New Museum in NYC to Reopen in March
The contemporary art institution in Manhattan shuttered in 2024 to undergo a 60,000-square-foot expansion.
After a nearly two-year expansion and a delayed reopening, the New Museum in New York City will finally welcome the public again on March 21.
The Manhattan contemporary art museum temporarily shuttered in March 2024 to construct a 60,000-square-foot annex on Bowery that doubles its exhibition space to 20,000 square feet.
Designed by the Office for Metropolitan Architecture’s partners Rem Koolhaas and Shohei Shigematsu with Cooper Robertson, the new complex uses laminated glass with metal mesh to create a crystalline facade that complements the SANAA-designed flagship without outshining it. Even though the seven-story addition is shorter than the main building at 235 Bowery, it will essentially double its footprint.

Expansion has been a dream of museum officials since 2008, when they purchased the adjacent lot on 231 Bowery. Over the next eight years, they raised $43 million and hired architects to design the project. In 2019, they released renderings, which drew mixed reviews from the public. One anonymous comment on an article about the expansion by the East Village news site EV Grieve called the design “abominable and soulless.”
The renderings once again elicited strong reactions when they were shared on the museum's Instagram in 2024.

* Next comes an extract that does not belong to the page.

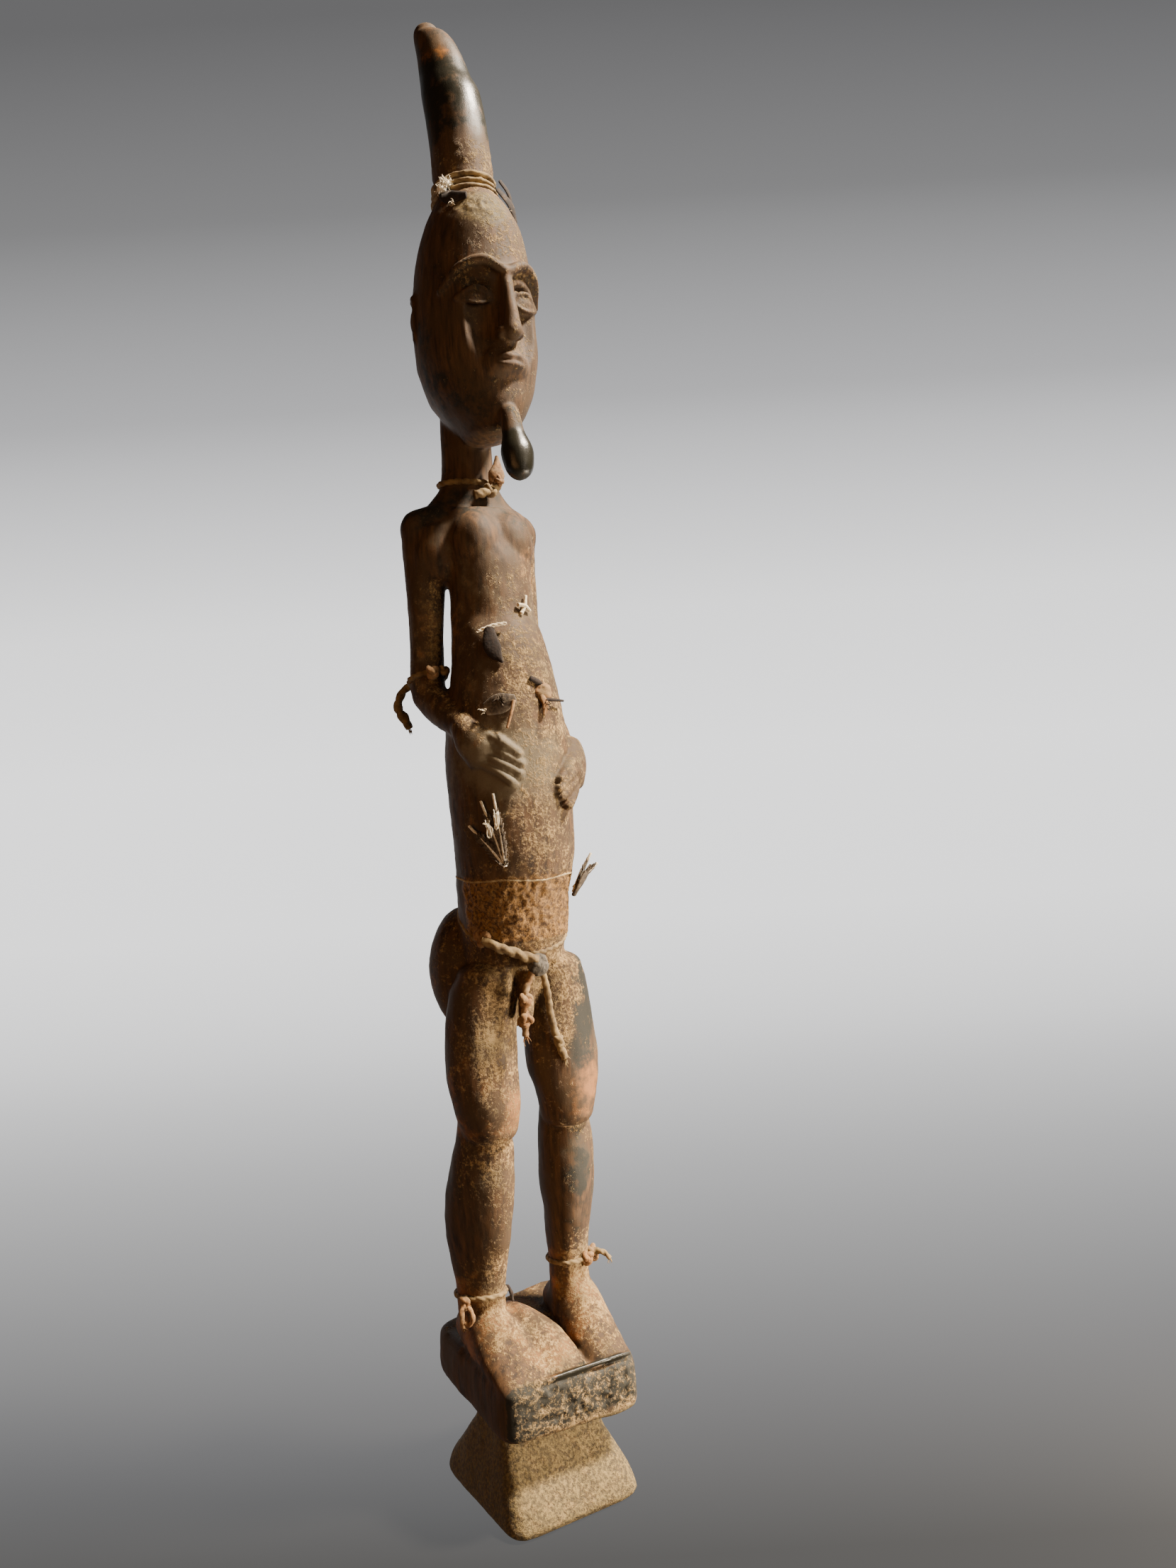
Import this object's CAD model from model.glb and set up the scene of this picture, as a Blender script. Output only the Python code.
"""A standing male figure of carved wood on an hourglass base, tied with fibre cords and stuck with
feathers. Lengths are millimetres in the frame's own axes, until a mesh is made in metres.
"""
import math

import bpy
import numpy as np
from mathutils import Matrix, Vector
from mathutils.bvhtree import BVHTree


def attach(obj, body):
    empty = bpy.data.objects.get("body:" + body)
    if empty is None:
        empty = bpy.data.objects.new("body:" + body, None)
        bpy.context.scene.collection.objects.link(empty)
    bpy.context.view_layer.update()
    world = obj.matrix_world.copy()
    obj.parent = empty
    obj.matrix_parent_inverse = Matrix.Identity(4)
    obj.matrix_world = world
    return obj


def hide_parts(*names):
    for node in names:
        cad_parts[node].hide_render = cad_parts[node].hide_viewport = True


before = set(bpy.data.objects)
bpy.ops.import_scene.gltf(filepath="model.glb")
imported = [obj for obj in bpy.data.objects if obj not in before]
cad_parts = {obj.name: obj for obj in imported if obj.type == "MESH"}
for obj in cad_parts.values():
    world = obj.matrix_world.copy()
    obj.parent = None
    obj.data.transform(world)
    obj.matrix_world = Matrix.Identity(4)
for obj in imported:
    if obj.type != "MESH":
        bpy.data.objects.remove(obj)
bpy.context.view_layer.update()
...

New Museum Director Lisa Phillips said in a statement that the museum’s enlargement proves the institution remains committed to “risk-taking, collaboration, and experimentation.”
Now visitors will get to decide for themselves. The museum will offer free admission on March 21 and March 22, and an inaugural exhibition titled New Humans: Memories of the Future, featuring work from more than 200 artists, writers, and thinkers, will explore how technology has changed what it means to be a human being.

Returning art denizens should have more pathways to explore the museum without jamming themselves into the main building’s freight elevator or ascending narrow stairways during the museum’s popular pay-what-you-wish late-night Thursday hours.
The new structure features three floors of exhibition spaces, a floor for NEW INC, the museum’s cultural incubator with collaborative working spaces for 120 creative entrepreneurs, a dedicated artist-in-residence studio, a 74-seat forum, and a sky room taking up the top floor. Three elevators, an atrium stairway, and a new street-level entrance plaza with a much larger lobby and bookstore will help mitigate crowds.
The museum had planned on reopening last fall, but pushed its date back several months. A museum spokesperson did not indicate why the opening date changed, but a spokeswoman with Corgan, the architecture firm that recently acquired Cooper Robertson, said the NYC Department of Buildings requested more information about the building plan exam in September. A Department of Buildings spokesman characterized the process as typical.
“Construction of the New Museum's OMA-designed building expansion is moving quickly towards completion and we look forward to welcoming the public back to the Bowery,” Sarah Morris, a New Museum spokesperson, told Hyperallergic.